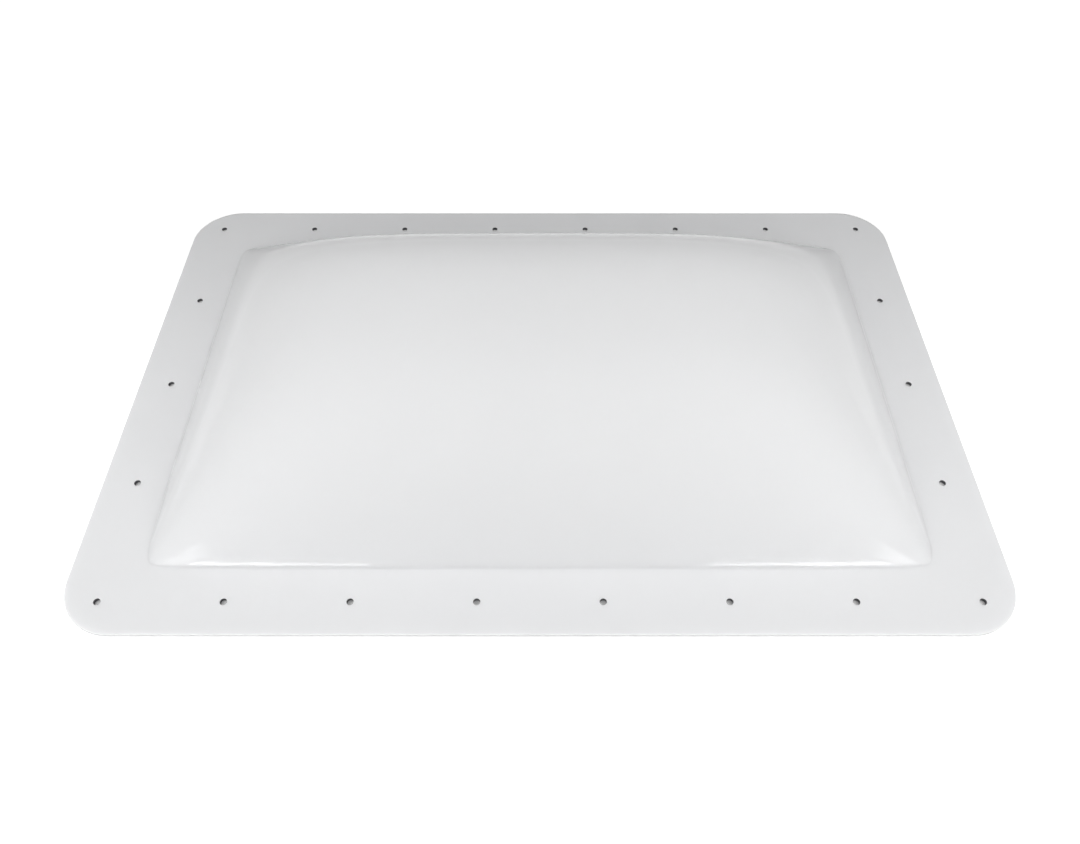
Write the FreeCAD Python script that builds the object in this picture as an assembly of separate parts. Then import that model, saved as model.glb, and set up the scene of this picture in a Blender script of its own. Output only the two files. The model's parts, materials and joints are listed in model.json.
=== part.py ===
import FreeCAD, Part
import math
import os

# Every size is in millimetres, +Z up. The origin is the centre of the flange's
# underside, which is the face that lies on the roof. X runs along the long side.

# The sheet: flat stock, drawn thinner towards the crown where the dome was blown
sheet_thickness = 3.0
crown_thickness = 2.4

# The flange: a rounded rectangle, trimmed all round
flange_length = 736.6
flange_width = 482.6
flange_corner_radius = 44.5
trim_edge_radius = 0.5

# The land is the flat strip from the trimmed edge to the foot of the dome's wall
land_at_ends = 55.0
land_at_sides = 55.0

# The dome, measured from the flange's top face
dome_rise = 101.6
bend_radius = 3.0

# The dome's form: how long it stays flat in each direction before it turns down,
# and how round its corners are at the foot
flatness_along = 4.3
flatness_across = 3.0
corner_roundness = 0.08

# The screw holes: one row round the flange, the corner holes shared
hole_diameter = 4.8
hole_edge_break = 0.3
hole_inset_from_ends = 29.0
hole_inset_from_sides = 26.5
holes_along = 8
holes_across = 5

# Control points of each blown face: round the dome, in the bend and up the wall
points_round = 96
points_in_bend = 5
points_up_wall = 26

half_length = flange_length / 2 - land_at_ends
half_width = flange_width / 2 - land_at_sides
DEGREE = 3
UP = FreeCAD.Vector(0, 0, 1)

# The step in which a slope is measured, and how far a level edge may rise
NUDGE = 0.01
LEVEL = 0.001


class BlownForm:
    """The outer surface of the dome, from the flange through the bend to the crown.

    A place is given by x and y as shares of the reach, where the surface would
    stand upright. Along each direction it falls from 1 to 0 by a power, and the
    two falls blend like resistors in parallel, which gives level lines that run
    from nearly a rectangle at the foot to an oval at the crown.
    """

    def __init__(self):
        kept = 1 - corner_roundness
        self.reach_x = half_length / kept ** (1 / flatness_along)
        self.reach_y = half_width / kept ** (1 / flatness_across)

    def share(self, x, y):
        """Height over a place, from 0 on the foot line to 1 at the crown."""
        along = 1 - abs(x / self.reach_x) ** flatness_along
        across = 1 - abs(y / self.reach_y) ** flatness_across
        blend = along * across / (along + across - along * across)
        return (blend - corner_roundness) / (1 - corner_roundness)

    def normal(self, x, y):
        """The direction square to the surface over a place."""
        climb_x = self.share(x + NUDGE, y) - self.share(x - NUDGE, y)
        climb_y = self.share(x, y + NUDGE) - self.share(x, y - NUDGE)
        lean = -dome_rise / (2 * NUDGE)
        return FreeCAD.Vector(lean * climb_x, lean * climb_y, 1).normalize()

    def place(self, angle, fall):
        """x and y on the level line with this fall, in the direction of angle.

        fall is 1 / blend - 1: 0 at the crown, growing without end outwards.
        """
        to_end = abs(math.cos(angle)) ** flatness_along
        to_side = abs(math.sin(angle)) ** flatness_across
        fall_x = fall * to_end / (to_end + to_side)
        fall_y = fall - fall_x
        x = self.reach_x * (fall_x / (1 + fall_x)) ** (1 / flatness_along)
        y = self.reach_y * (fall_y / (1 + fall_y)) ** (1 / flatness_across)
        return math.copysign(x, math.cos(angle)), math.copysign(y, math.sin(angle))

    def fall_at(self, share):
        """The fall of the level line at a share of the height."""
        blend = corner_roundness + share * (1 - corner_roundness)
        return 1 / blend - 1

    def bend(self, angle):
        """Points and normals from the flat flange round the bend to the wall.

        The second control point lies in the flange's plane, where the tangents
        of the first two points of the arc meet, so that the bend starts flat.
        """
        x, y = self.place(angle, self.fall_at(0))
        wall = self.normal(x, y)
        outwards = FreeCAD.Vector(wall.x, wall.y, 0).normalize()
        slope = math.acos(wall.z)
        turn = slope / (points_in_bend - 1)
        edge = bend_radius * math.tan(slope / 2)
        foot = FreeCAD.Vector(x, y, sheet_thickness)
        flat = edge - bend_radius * math.tan(turn / 2)
        found = [(foot + outwards * edge, UP), (foot + outwards * flat, UP)]
        for step in range(1, points_in_bend):
            turned = turn * step
            out = outwards * (edge - bend_radius * math.sin(turned))
            up = UP * (bend_radius * (1 - math.cos(turned)))
            square = outwards * math.sin(turned) + UP * math.cos(turned)
            found.append((foot + out + up, square))
        return found

    def wall(self, angle, start_height):
        """Points and normals from the end of the bend to the crown.

        The last control point before the crown is as high as the crown, so that
        the surface closes flat there.
        """
        fall = self.fall_at(start_height / dome_rise)
        full = fall / (1 + fall)
        power = (flatness_along + flatness_across) / 2
        found = []
        for step in range(1, points_up_wall):
            part = full * (1 - step / points_up_wall) ** power
            x, y = self.place(angle, part / (1 - part))
            height = sheet_thickness + dome_rise * self.share(x, y)
            found.append((FreeCAD.Vector(x, y, height), self.normal(x, y)))
        crown = UP * (sheet_thickness + dome_rise)
        last = found[-1][0]
        found[-1] = (FreeCAD.Vector(last.x, last.y, crown.z), UP)
        return found + [(crown, UP)]

    def meridian(self, angle, depth_share):
        """Control points up the dome, some way through the sheet's thickness.

        depth_share is 0 on the outer surface and 1 on the inner one.
        """
        bend = self.bend(angle)
        wall = self.wall(angle, bend[-1][0].z - sheet_thickness)
        points = []
        for point, square in bend + wall:
            risen = (point.z - sheet_thickness) / dome_rise
            here = sheet_thickness + (crown_thickness - sheet_thickness) * risen
            points.append(point - square * (here * depth_share))
        return points

    def face(self, depth_share):
        """The whole surface as one smooth face, closed round the dome."""
        rows = []
        for step in range(points_round):
            angle = 2 * math.pi * step / points_round
            rows.append(self.meridian(angle, depth_share))
        spans = len(rows[0]) - DEGREE
        surface = Part.BSplineSurface()
        surface.buildFromPolesMultsKnots(
            rows,
            [1] * (points_round + 1),
            [DEGREE + 1] + [1] * (spans - 1) + [DEGREE + 1],
            list(range(points_round + 1)),
            list(range(spans + 1)),
            True,
            False,
            DEGREE,
            DEGREE,
        )
        return surface.toShape()


def flange_plate():
    """The flange as a solid plate with rounded corners and eased edges."""
    corner = FreeCAD.Vector(-flange_length / 2, -flange_width / 2, 0)
    plate = Part.makeBox(flange_length, flange_width, sheet_thickness, corner)
    upright = [e for e in plate.Edges if e.BoundBox.ZLength > sheet_thickness / 2]
    plate = plate.makeFillet(flange_corner_radius, upright)
    rim = [e for e in plate.Edges if e.BoundBox.ZLength < trim_edge_radius / 2]
    return plate.makeFillet(trim_edge_radius, rim)


def foot_edge(face, height):
    """The edge in which a blown face meets the flange."""
    level = [e for e in face.Edges if not e.Degenerated and e.BoundBox.ZLength < LEVEL]
    return min(level, key=lambda e: abs(e.BoundBox.ZMin - height))


def flange_face(plate_face, blown_face, height):
    """One flat face of the flange, with the dome's place left open in it."""
    wires = [plate_face.OuterWire, Part.Wire(foot_edge(blown_face, height))]
    return Part.makeFace(wires, "Part::FaceMakerBullseye")


def blown_sheet():
    """The trimmed sheet with the dome blown in it, before it is drilled."""
    plate = flange_plate()
    by_height = sorted(plate.Faces, key=lambda f: f.CenterOfMass.z)
    bottom, rim, top = by_height[0], by_height[1:-1], by_height[-1]
    form = BlownForm()
    outer, inner = form.face(0), form.face(1)
    faces = rim + [inner, outer]
    faces.append(flange_face(bottom, inner, 0))
    faces.append(flange_face(top, outer, sheet_thickness))
    shell = Part.Shell(faces)
    shell.sewShape()
    solid = Part.Solid(shell)
    if solid.Volume < 0:
        solid.reverse()
    return solid


def hole_places():
    """Centres of the holes, once each, round the flange."""
    reach_x = flange_length / 2 - hole_inset_from_ends
    reach_y = flange_width / 2 - hole_inset_from_sides
    places = []
    for i in range(holes_along):
        for j in range(holes_across):
            if i in (0, holes_along - 1) or j in (0, holes_across - 1):
                x = reach_x * (2 * i / (holes_along - 1) - 1)
                y = reach_y * (2 * j / (holes_across - 1) - 1)
                places.append((x, y))
    return places


def drill(x, y):
    """One hole right through the flange, with both its edges broken."""
    radius = hole_diameter / 2
    wide = radius + hole_edge_break
    low = FreeCAD.Vector(x, y, 0)
    high = FreeCAD.Vector(x, y, sheet_thickness - hole_edge_break)
    bore = Part.makeCylinder(radius, sheet_thickness, low)
    low_break = Part.makeCone(wide, radius, hole_edge_break, low)
    high_break = Part.makeCone(radius, wide, hole_edge_break, high)
    return bore.fuse([low_break, high_break])


def skylight_dome():
    """The whole piece: flange, bend, dome and screw holes in one solid."""
    drilled = blown_sheet().cut([drill(x, y) for x, y in hole_places()])
    return drilled.Solids[0]


os.makedirs("parts", exist_ok=True)
skylight_dome().exportStep("parts/skylight_dome.step")
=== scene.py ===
import json
import math

import bmesh
import bpy
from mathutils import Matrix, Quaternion, Vector
from mathutils.geometry import delaunay_2d_cdt


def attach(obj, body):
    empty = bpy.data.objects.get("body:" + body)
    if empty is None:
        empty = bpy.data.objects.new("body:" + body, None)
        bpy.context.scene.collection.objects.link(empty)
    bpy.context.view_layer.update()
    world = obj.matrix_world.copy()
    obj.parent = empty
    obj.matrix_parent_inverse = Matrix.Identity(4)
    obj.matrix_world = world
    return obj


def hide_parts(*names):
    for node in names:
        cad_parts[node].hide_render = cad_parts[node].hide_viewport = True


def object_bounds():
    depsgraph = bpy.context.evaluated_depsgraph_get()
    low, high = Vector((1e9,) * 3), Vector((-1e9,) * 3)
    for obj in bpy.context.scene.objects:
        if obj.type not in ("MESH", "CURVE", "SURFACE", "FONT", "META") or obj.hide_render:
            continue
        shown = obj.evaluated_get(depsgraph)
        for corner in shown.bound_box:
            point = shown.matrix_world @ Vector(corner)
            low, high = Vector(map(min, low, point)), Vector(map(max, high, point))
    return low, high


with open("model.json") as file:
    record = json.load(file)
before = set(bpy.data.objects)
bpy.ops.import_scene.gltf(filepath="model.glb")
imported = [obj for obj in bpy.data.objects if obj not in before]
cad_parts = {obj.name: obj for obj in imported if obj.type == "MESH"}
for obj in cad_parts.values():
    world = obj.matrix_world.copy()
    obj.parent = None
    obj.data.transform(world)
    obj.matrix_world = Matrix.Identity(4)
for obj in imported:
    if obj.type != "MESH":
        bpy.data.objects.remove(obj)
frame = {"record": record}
cad_low, cad_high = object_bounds()

# Everything is in metres. The flange's outline and the overall height come from the
# frame, and the screw holes from the bolt patterns of its record.
HALF_LENGTH = (cad_high.x - cad_low.x) / 2
HALF_WIDTH = (cad_high.y - cad_low.y) / 2
CROWN = cad_high.z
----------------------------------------
* [Exercise]: Reproduce verbatim only this range: the first line of the material through the line that contains "land_at_sides = 55.0", inclusive.

* [Result]:
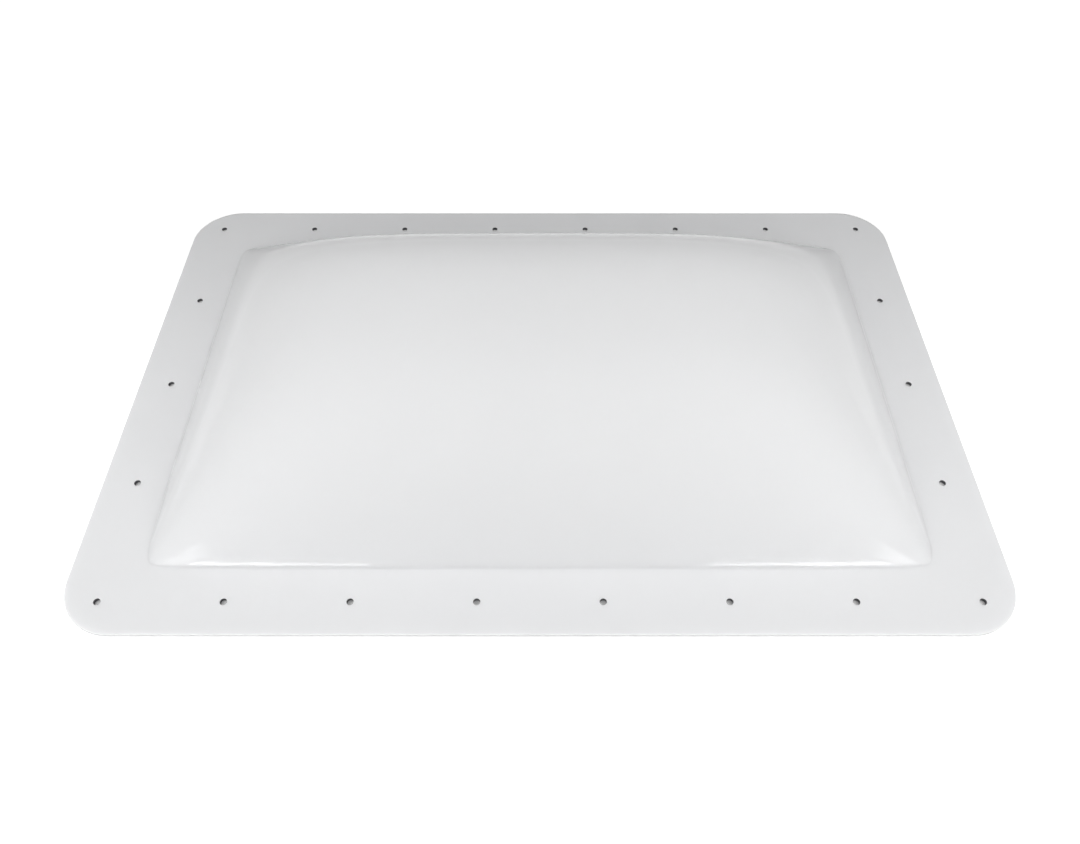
Write the FreeCAD Python script that builds the object in this picture as an assembly of separate parts. Then import that model, saved as model.glb, and set up the scene of this picture in a Blender script of its own. Output only the two files. The model's parts, materials and joints are listed in model.json.
=== part.py ===
import FreeCAD, Part
import math
import os

# Every size is in millimetres, +Z up. The origin is the centre of the flange's
# underside, which is the face that lies on the roof. X runs along the long side.

# The sheet: flat stock, drawn thinner towards the crown where the dome was blown
sheet_thickness = 3.0
crown_thickness = 2.4

# The flange: a rounded rectangle, trimmed all round
flange_length = 736.6
flange_width = 482.6
flange_corner_radius = 44.5
trim_edge_radius = 0.5

# The land is the flat strip from the trimmed edge to the foot of the dome's wall
land_at_ends = 55.0
land_at_sides = 55.0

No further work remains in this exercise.